If a person is filing his return of income voluntarily he cannot be subject to levy of late fees u/s 234F.
The provision is further clarified with an illustration. Mr. Kishore, aged 50 years, is an Individual having no income except interest income from Fixed Deposit. On the interest income of Rs. 50,000, the bank has deducted TDS of Rs. 5,000 of which Mr. Kishore is unaware. Later in September, he came to know about the TDS. So he decided to file the return of income in September which is after the due date. He has filed his ITR-1 in September with Gross Total Income of Rs. 50,000 and claimed the TDS as a refund. Since Mr. Kishore's Gross Total Income is below the basic exemption limit of Rs. 2,50,000, he was not required to file any return of income u/s 139. Thus Mr. Kishore can file the return of income without any late fees or penalty after the deadline or due date of 31st July.
Since Mr. Kishore is filing his return of income voluntarily he cannot be subject to levy of late fees u/s 234F in the given case.

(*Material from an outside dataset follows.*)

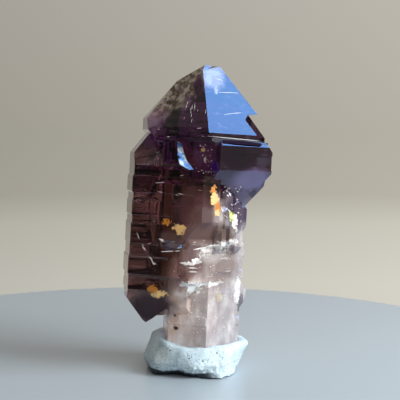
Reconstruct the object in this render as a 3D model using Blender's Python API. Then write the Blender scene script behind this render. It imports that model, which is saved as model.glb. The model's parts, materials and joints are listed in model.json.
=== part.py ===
"""An amethyst sceptre: a dark, doubly terminated quartz head grown round a pale quartz stem, stood in a lump of putty.

The crystal is modelled as quartz grows. Each individual is one convex crystal, cut out of a block by planes that all
share the six prism directions and the six rhombohedral slopes. Parallel individuals are joined into one solid, so
the steps and ledges on it are the differences between their distances from the c axis.

Crystal coordinates, in millimetres: x to the right, y away from the front, c up along the crystal's axis.
"""

import math
import random

import bmesh
import bpy
from mathutils import Matrix, Vector, noise

MM = 0.001

# How the crystal stands: where its c axis meets the surface, how the prism is turned, and how it leans
AXIS_FOOT = Vector((1.5, 0.0, 0.0))
TURN = 8.5
TILT_RIGHT = 2.8
LEAN_BACK = 6.0

# Quartz: six prism faces 60 degrees apart, and rhombohedral faces whose normals rise 38.2 degrees
FACES = ("left", "front_left", "front_right", "right", "back_right", "back_left")
AZIMUTH = {face: TURN - 90.0 + 60.0 * i for i, face in enumerate(FACES)}
RHOMB_RISE = 38.2
RHOMB_SLOPE = 1.0 / math.tan(math.radians(RHOMB_RISE))
BLOCK = 90.0
HAIR = 0.05

# The stem's two lengths: name, distances of the six prism faces, height of the tip buried in the head. Below, both are
# broken off: the broken faces, as azimuth, rise, distance
STEM = [
    ("stem", (6.9, 6.6, 6.4, 6.0, 6.4, 6.8), 50.0),
    ("stem_lower", (6.7, 6.4, 6.15, 6.75, 6.2, 6.6), 33.0),
]
BROKEN_END = [(0.0, -90.0, -3.2), (-100.0, -38.0, 2.9), (60.0, -44.0, 2.0), (160.0, -40.0, 2.2)]

# The putty, in millimetres and degrees from the front: how far out its foot, belly and rim lie, and its rim's height
STEM_GAP = 0.3
SEGMENTS = 56
PUTTY_LAYOUT = [
    # azimuth, foot, belly, rim, rim height
    (-180.0, 8.2, 9.4, 8.6, 6.5),
    (-140.0, 8.4, 9.5, 8.7, 6.7),
    (-105.0, 8.2, 9.2, 8.1, 6.8),
    (-80.0, 8.3, 9.3, 7.8, 6.7),
    (-50.0, 9.7, 9.8, 8.1, 6.2),
    (-22.0, 8.6, 9.5, 8.6, 5.8),
    (2.0, 8.5, 9.8, 8.8, 5.6),
    (30.0, 10.5, 10.4, 9.1, 5.7),
    (48.0, 10.0, 10.4, 9.7, 5.7),
    (72.0, 8.9, 10.2, 10.8, 5.7),
    (88.0, 8.4, 10.0, 11.2, 5.6),
    (110.0, 8.0, 9.8, 10.4, 5.8),
    (145.0, 8.2, 9.5, 9.2, 6.2),
    (180.0, 8.2, 9.4, 8.6, 6.5),
]
DENTS = [
    # azimuth, height, how deep, how wide: where a thumb pressed
    (-62.0, 5.2, 0.55, 2.6),
    (-20.0, 3.0, 0.50, 2.4),
    (22.0, 4.4, 0.45, 3.0),
    (70.0, 3.4, 0.70, 2.8),
    (118.0, 4.6, 0.60, 3.0),
    (165.0, 3.8, 0.55, 2.8),
    (-150.0, 5.0, 0.60, 2.6),
    (-108.0, 3.2, 0.50, 2.4),
]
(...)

It is mandatory to file a return of income for claiming a refund but such a condition is a procedural requirement and not mandated by law. Therefore, those returns are not subject to levy of late fees u/s 234F if filed after the deadline of return filing.
While filing the belated return online, one should be select the option 139(4)-Belated under the head 'Filed u/s *'. This is because the online utility has no option to select 'Voluntary Filing not mandated by law' or alike.
To Sum up, if a person is filing the return of income voluntarily and is not compulsorily required to file the return of income then no late fees is leviable for late filing of return of income after the due date or deadline.